The volatility came to a head on March 8, when the LME suspended trading after the three-month spot nickel price reached an all-time high of $101,365/mt in early trading, after closing at $48,078/mt March 7.

It had dropped back to $80,000/mt as of 0815 GMT on March 8 when the suspension took effect, although all trades after 0000 GMT on March 8 were then canceled.

Sappor attributed the price spike to heightened concerns over Russian nickel exports, which activated a historic short squeeze.

"The short squeeze gathered momentum as China's Tsingshan Holding Group Co. attempted to cover its massive short position, which is reportedly equivalent to between 100,000 mt and 200,000 mt of metal," he said.

Trading resumed on March 16 with a preset daily limit of 5%. The limit was then increased to 8% from March 17, 12% from March 18 and 15% from March 21, with the lower end hit each day.

March 22 marked the first day of normal trading, however, both March 23 and March 24 saw the price hit the upper 15% limit.
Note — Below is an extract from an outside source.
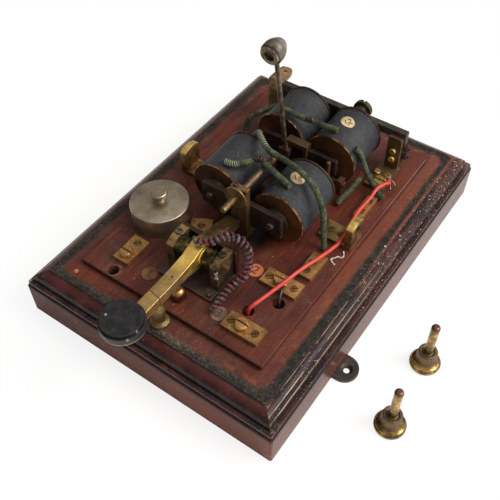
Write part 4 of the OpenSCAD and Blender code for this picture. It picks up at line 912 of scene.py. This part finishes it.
knob_low, knob_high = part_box("key_knob")
KNOB_X, KNOB_Y = (knob_low[0] + knob_high[0]) / 2, (knob_low[1] + knob_high[1]) / 2
KNOB_RADIUS, KNOB_DEPTH, KNOB_MIDDLE = 0.0142, 0.0044, 0.0715
LIP_WIDTH, LIP_DEPTH, GROOVE_WIDTH, DISH_RISE, DISH_FLARE = 0.0016, 0.0008, 0.0003, 0.0010, 1.03
knob = blank("key_knob_turned", 96, KNOB_RADIUS, KNOB_DEPTH, (KNOB_X, KNOB_Y, KNOB_MIDDLE))
pick_outer_face(knob, 2)
bpy.ops.mesh.inset(thickness=LIP_WIDTH)
pull((0, 0, -LIP_DEPTH))
bpy.ops.mesh.inset(thickness=GROOVE_WIDTH)
pull((0, 0, DISH_RISE))
pull((0, 0, 0))
bpy.ops.transform.resize(value=(DISH_FLARE, DISH_FLARE, 1))
dish_top = KNOB_MIDDLE + KNOB_DEPTH / 2 - LIP_DEPTH + DISH_RISE
pull((0, 0, knob_high[2] - dish_top))
bpy.ops.object.mode_set(mode="OBJECT")
dress(round_edges(knob, 0.0007, 3), ebonite(), body_of("key_knob"), "ebonite", "key_knob")
SKIRT_RADIUS, SKIRT_DEPTH = 0.0138, 0.0018
skirt_place = (KNOB_X, KNOB_Y, knob_low[2] + SKIRT_DEPTH / 2)
skirt = blank("key_knob_skirt", 96, SKIRT_RADIUS, SKIRT_DEPTH, skirt_place)
skirt_finish = aged_brass("skirt_brass", (0.40, 0.31, 0.17), (0.22, 0.17, 0.09), 0.6, 0.45, 0.4)
dress(round_edges(skirt, 0.0003), skirt_finish, body_of("key_knob"), "ebonite")


# Protector: a flat brass puck on the panel, under a turned cap of plated brass that lifts
# off it. The plating is worn to a warm satin, with fine turning lines.
def worn_nickel():
    """Warm satin plating, with dull blots and lines round the cap's middle."""
    material, place = new_finish("worn_nickel")
    centred = place.node("Mapping", None, {"Vector": place, "Location": (0.054, 0.048, 0)})
    out = centred.part("X").span(centred.part("Y"))
    haze = place.noise(70, 5, 0.65)
    colour = haze.mask(0.35, 0.68).mix((0.275, 0.220, 0.155), (0.465, 0.388, 0.288))
    blots = place.noise(260, 4, 0.7).mask(0.62, 0.72)
    colour = (blots * 0.5).mix(colour, (0.14, 0.105, 0.07))
    turned = out.node("TexNoise", {"noise_dimensions": "1D"}, {"W": out, "Scale": 5200, "Detail": 2})
    relief = (turned * 0.5 + place.noise(1200, 2) * 0.5).bump(0.12, 0.00012)
    return lay_on(material, Base_Color=colour, Metallic=0.96, Roughness=haze * 0.18 + 0.31, Normal=relief)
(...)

Since then, trading has been normal albeit at low volumes.

The LME three-month spot nickel price was trading at $32,085/mt at 1817 GMT March 31, down 2.5% on the day, but up 52% year to date.

Extreme volatility

Since trading resumed, the LME three-month nickel price had closed in a "gaping" $28,159-45,590/mt range amid extreme volatility, Sappor said, adding that S&P Global forecast the average price to rise nearly 80% year on year in 2022, despite the tightness expected to ease and cool the market going forward.

"We expect the LME nickel price to remain volatile in the near term, as the global nickel market finds equilibrium following recent events," he said.

"There is also a risk that a rise in the nickel price could trigger another substantial short squeeze, with Tsingshan reportedly still having a short position in the market and LME data showing that a dominant 40%-50% warrant-holding position remains on the exchange's available nickel stocks," he added.

S&P Global also lifted its other price forecasts, with the 2023 price raised by $5,000/mt to $25,000/mt.

Market surplus to widen

S&P Global widened its global primary nickel market surplus forecast for 2022 to 46,000 mt from the previously expected 34,000 mt, due to expectations that the macroeconomic impact of the Russia-Ukraine conflict would dent global primary consumption, according to the report.

The forecast was also impacted by S&P Global Ratings Economic Research lowering its 2022 global GDP growth forecast to 3.4%, with the conflict expected to weigh on global economic activity.

"While we have yet to incorporate any curtailments to Russian primary nickel output into our forecasts for 2022, we anticipate that the Russian invasion will prompt a period of upheaval in global nickel trade flows," Sappor said.

He noted that Norilsk Nickel President Vladimir Potanin had recently confirmed market expectations that it was looking to redirect its European and US supplies to China.

"This is likely to displace material from countries such as Australia, which in turn could be diverted toward the US and EU," he said.

The market was expected to remain in surplus through to 2025 at 57,000 mt in 2023, up from the previous forecast of 48,000 mt; 69,000 mt in 2024, down from 79,000 mt; and 8,000 mt in 2025, down from 49,000 mt.

While S&P Global previously forecast a surplus of 17,000 mt in 2026, this was changed to a deficit of 77,000 mt, the first deficit since 160,000 mt in 2021.